A typical day on the farm for Michael starts with a 5:30 am alarm. He’ll have a quick breakfast, then head out to stock the farm store with milk, then move and feed the chickens. Then he sets up the milking parlor to milk the cows, heads out to move the cows from the field up to the parlor and by 7:15, he’s milking them in the parlor.  By 9:30 am Michael, he’s finished milking and cleaning the milk house. Next he feeds the pigs, checks on all of the animals, their water and fencing. Then it’s time to look at the previous day’s grazing to make sure the cows are getting the right amount of food from the fields. He’ll take down fencing from the previous day’s paddocks and set up new paddocks for the milking and dry cow herd. The rest of of the morning, until lunchtime, is focused on a small task to-do list that usually includes fixing something broken — a constant farm reality. After lunch with Lindsay and Elias, he will finish up as much as he can on his list, order materials, and do inventory. Around 2:00 pm it’s time to wash bottles for milk, feed and water the pigs again, collect eggs, set up the milking parlor, get the cows and milk around 4:15 pm. After cleaning the parlor and milk house, moving the cows and feeding the chickens, Michael can call it a day.

With the driest September on record in 57 years, Michael has had to organize a rotation and “extend the season a little bit. The animals are back on pasture, but that’ll all change in a week.” He admits that he is more at home now, even though he has not had much time to explore or get off the farm yet. Michael takes another call from the driver of 70-foot-long semi on its way to deliver hay, and I let him get on with his pressing duties.

Lindsay is one of the most relaxed new mothers I have ever met. She grew up in suburban Indianapolis and tells me she tried Indiana University for a year and then “went out to Washington state to pick blueberries on a whim through WWOOF [World Wide Opportunities on Organic Farms].” When the season was over she “got a job flipping cheese” and loved it. The next year through WWOOF she took an apprenticeship in New Jersey, making cheese at a primitive cheese plant where no PH meters or thermometers were used, and acidity was tested by tasting the whey. She continues, “It was a good first experience; should a PH meter break, the power go out and you do not have a thermometer, I could still make cheese.” She spent a year there before moving on to manage a creamery making eight different kinds of bleu cheese in Washington, an experience “that committed [her] to cheese.” She spent a couple of years traveling to Romania, Transylvania, and South America to learn local cheese-making, before returning and concentrating solely on cheesemaking at Consider Bardwell Farm in Vermont, where she was “mentored by Peter Dixon, the Johnny Appleseed of cheese.”

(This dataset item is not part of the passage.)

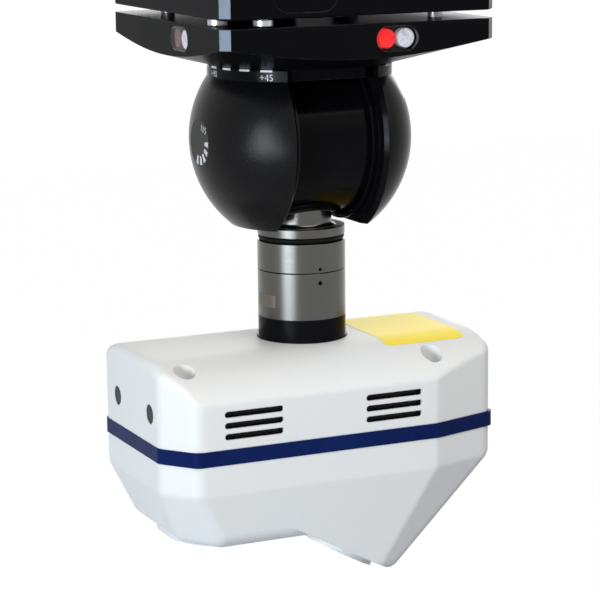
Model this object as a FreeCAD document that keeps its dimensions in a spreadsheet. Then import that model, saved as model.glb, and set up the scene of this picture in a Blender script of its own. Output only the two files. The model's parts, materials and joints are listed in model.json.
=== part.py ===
import FreeCAD, Part
import Sketcher
import math
import os
import re

# Laser scanner hanging from a two-axis indexing head.
# The head is drawn about the centre of its ball, where both axes cross.
# The scanner is drawn about the point where its collar meets the flat of its roof.
# The finished frame has its origin at the middle of the adjuster block's top face, +Z up,
# with the scanner's long side along X and its front towards -Y.

sizes = {
    # adjuster block and head plate
    "plate_side": 80.6,
    "plate_chamfer": 2.35,
    "plate_top": 34.1,
    "plate_rim": 28.9,
    "plate_foot": 21.1,
    "plate_foot_radius": 26.0,
    "block_gap": 2.2,
    "block_height": 22.0,
    "block_bore": 14.0,
    "block_edge": 0.6,
    "bolt_spacing": 60.0,
    "bolt_hole_radius": 2.5,
    "bolt_hole_depth": 12.0,
    "badge_length": 18.4,
    "badge_height": 9.0,
    "badge_offset": 16.4,
    "badge_rise": 5.9,
    "badge_depth": 0.3,
    "pivot_edge": 12.3,
    "pivot_radius": 4.0,
    "adjuster_edge": 4.3,
    "adjuster_inset": 13.3,
    "adjuster_radius": 1.95,
    "adjuster_head": 2.7,
    "adjuster_depth": 8.0,
    "adjuster_tip": 0.6,
    "adjuster_tip_base": 1.4,
    "clamp_edge": 12.3,
    "clamp_radius": 2.0,
    "clamp_head": 3.5,
    "clamp_head_top": 31.0,
    "clamp_head_height": 4.0,
    "link_length": 20.0,
    "link_width": 7.0,
    "link_depth": 4.0,
    "link_edge": 13.3,
    # status windows in the plate's faces
    "lamp_offset": 10.3,
    "lamp_level": 29.8,
    "lamp_length": 12.2,
    "lamp_height": 6.6,
    "lamp_pocket": 4.2,
    "lens_thick": 1.2,
    "lamp_radius": 2.6,
    "lamp_board": 0.8,
    # fits
    "turn_gap": 0.3,
    "seat_gap": 0.05,
    "running_gap": 0.05,
    # vertical axis
    "spindle_radius": 12.5,
    "spindle_bore": 8.5,
    "bearing_low": 26.0,
    "bearing_high": 30.4,
    "inner_race": 1.5,
    "outer_race": 1.5,
    "race_space": 1.5,
    "bearing_ball": 0.7,
    "bearing_balls": 12,
    "nut_radius": 15.0,
    "nut_height": 2.4,
    "gear_module": 0.5,
    "pan_gear_teeth": 76,
    "pinion_teeth": 12,
    "pan_gear_low": 22.8,
    "pan_gear_high": 25.0,
    "mesh_slack": 0.25,
    "motor_radius": 4.6,
    "motor_top": 33.4,
    "pan_motor_angle": 135.0,
    # ball
    "ball_radius": 31.35,
    "ball_wall": 2.35,
    "neck_level": 17.7,
    "neck_front_inset": 2.6,
    "ball_foot": 24.2,
    "cheek_floor": 2.0,
    "slot_half": 12.9,
    "cheek_bevel": 1.1,
    "cheek_wall": 2.6,
    "lip_step": 2.0,
    "lip_reach": 1.9,
    "lip_wall": 1.0,
    "scale_ring_radius": 25.95,
    "scale_ring_wall": 3.05,
    "scale_gap_half": 13.6,
    "disc_radius": 6.5,
    "disc_depth": 0.75,
    "rear_cover_front": 13.4,
    # tilt axis
    "drum_inset": 9.35,
    "drum_half": 13.6,
    "drum_edge": 0.5,
    "shaft_radius": 5.0,
    "shaft_half": 23.6,
    "arm_thick": 2.7,
    "arm_radius": 17.4,
    "arm_post_half": 11.0,
    "tilt_bearing_radius": 8.0,
    "tilt_gear_offset": 2.5,
    "motor_shaft_radius": 1.0,
    "pan_shaft_length": 2.5,
    "pan_shaft_hole": 3.0,
    "tilt_shaft_length": 1.6,
    "tilt_shaft_hole": 2.0,
    "tooth_foot": 1.2,
    "tooth_head": 0.9,
    "tooth_foot_share": 0.28,
    "tooth_head_share": 0.1,
    "tilt_gear_teeth": 40,
    "tilt_gear_thick": 2.0,
    "tilt_motor_radius": 4.0,
    "tilt_motor_angle": 0.0,
    # quick-change joint
    "joint_radius": 12.5,
    "stem_radius": 8.7,
    "stem_flare": 1.2,
    "stem_socket": 8.0,
    "cable_bore": 5.0,
    "flange_top": 25.1,
    "flange_radius": 12.4,
    "flange_thick": 2.33,
    "seal_thick": 1.76,
    "seal_radius": 12.23,
    "joint_seam": 37.4,
    "seam_gap": 0.3,
    "socket_radius": 9.2,
    "socket_depth": 6.0,
    "spigot_gap": 0.3,
    "socket_board": 1.2,
    "contact_pin": 0.4,
    "contact_pins": 10,
    "contact_circle": 6.2,
    "contact_length": 1.0,
    "seat_ball": 1.0,
    "seat_circle": 10.9,
    "seat_pad": 1.2,
    "joint_foot": 50.73,
    "seat_first_angle": 30.0,
    "seat_count": 3,
    "seat_pocket_depth": 1.4,
    "seat_sink": 0.4,
    "cam_rise": 6.53,
    "cam_radius": 2.8,
    "cam_length": 9.0,
    "cam_socket": 2.5,
    "collar_height": 6.47,
    "collar_foot_radius": 12.96,
    "collar_foot_height": 0.7,
    "collar_spigot": 9.5,
    "collar_spigot_depth": 6.0,
    # scanner covers
    "cover_left": 52.6,
    "cover_right": 49.2,
    "cover_half": 29.8,
    "left_corner_x": 7.53,
    "left_corner_y": 9.78,
    "right_corner_x": 21.2,
    "right_corner_y": 6.23,
    "cover_wall": 2.0,
    "band_top": 22.76,
    "band_foot": 27.0,
    "band_proud": 0.2,
    "roof_flat_half": 11.0,
    "roof_drop": 10.0,
    "corner_round": 2.5,
    "roof_round": 5.0,
    "roof_blend": 14.0,
    "crease_level": 35.6,
    "skirt_round": 5.0,
    "nose_level": 66.3,
    "left_corner_share": 0.4,
    "right_corner_share": 0.7,
    "slant_end_share": 0.6,
    "left_corner_growth": 0.24,
    "right_corner_loss": 0.45,
    "left_slope": 0.45,
    "right_slope": 1.02,
    "front_slope": 0.15,
    "pod_level": 51.9,
    "pod_end": 9.2,
    "slant_end": 14.9,
    "slant_level": 65.1,
    "nose_end": 18.6,
    "nose_low": 66.2,
    "pocket_left": 44.0,
    "pocket_right": 31.3,
    "pocket_half": 19.2,
    "pocket_radius": 3.0,
    "pocket_floor": 10.4,
    "cap_thick": 1.0,
    "screw_radius": 1.5,
    "screw_head": 2.6,
    "screw_head_height": 2.0,
    "vent_length": 17.4,
    "vent_height": 1.45,
    "vent_pitch": 3.1,
    "vent_level": 13.1,
    "vent_rows": 3,
    "vent_left": 28.2,
    "vent_right": 14.5,
    "screen_thick": 0.5,
    "screen_margin": 2.0,
    "plug_radius": 2.75,
    "plug_level": 14.5,
    "plug_back": 11.0,
    "plug_front": 13.8,
    "plug_depth": 2.4,
    "plug_recess": 0.3,
    # scanner inside
    "chassis_thick": 2.5,
    "chassis_margin": 3.4,
    "post_radius": 3.6,
    "mast_radius": 12.0,
    "board_thick": 1.6,
    "board_rise": 3.0,
    "board_left": 42.0,
    "board_right": 30.0,
    "board_half": 20.0,
    "fin_count": 9,
    "fin_pitch": 2.4,
    "fin_thick": 0.9,
    "fin_height": 6.0,
    "fin_depth": 14.0,
    "fin_base": 1.5,
    "laser_centre": 28.0,
    "laser_half_x": 10.0,
    "laser_half_y": 15.0,
    "laser_bezel_width": 31.0,
    "bezel_step": 2.0,
    "laser_bezel_span": 38.0,
    "laser_bezel_thick": 1.6,
    "laser_window_width": 12.0,
    "laser_window_span": 26.0,
    "window_thick": 1.5,
    "window_recess": 0.5,
    "laser_barrel": 5.0,
    "camera_bezel_width": 23.0,
    "camera_bezel_span": 46.0,
    "camera_bezel_thick": 1.6,
    "camera_shift": 2.2,
    "camera_window_width": 14.0,
    "camera_window_span": 32.0,
    "camera_barrel": 6.5,
    "camera_barrel_length": 7.0,
    "camera_half": 9.0,
    "camera_box_height": 10.0,
    "camera_bracket_drop": 6.0,
    # how far a cutting shape reaches past what it cuts
    "blank_margin": 5.0,
    "cut_margin": 1.0,
}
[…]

She returned to a farm in Indiana and “ got to develop cheeses myself and do a line of cheeses,” and met Michael, the farm’s manager.

Neither Michael nor Lindsay had history on Martha’s Vineyard. Much of Lindsay’s family lives in New Jersey. Her twin sister has visited twice from Maui, and she looks forward to family and friends joining her and Michael and Elias on-Island for Thanksgiving. Lindsay consults on cheese to an upstate New York and a Montana creamery and works with sales at Grey Barn when she is not looking after Elias. Her newest project is growing mushrooms in their basement.

Now that the season is over, Lindsay enjoys being able to park and not having to defend herself against crowds, visiting beaches with Elias and enjoying “the glorious fall weather.” One happy find is an apple tree. She has prepared all their vegetables for the winter and admitted they already have their turkey in the freezer. The Island is a welcome change from the winters of Idaho, and the family looks forward to getting to know their new home, neighbors and sharing their skills with local farmers and new friends.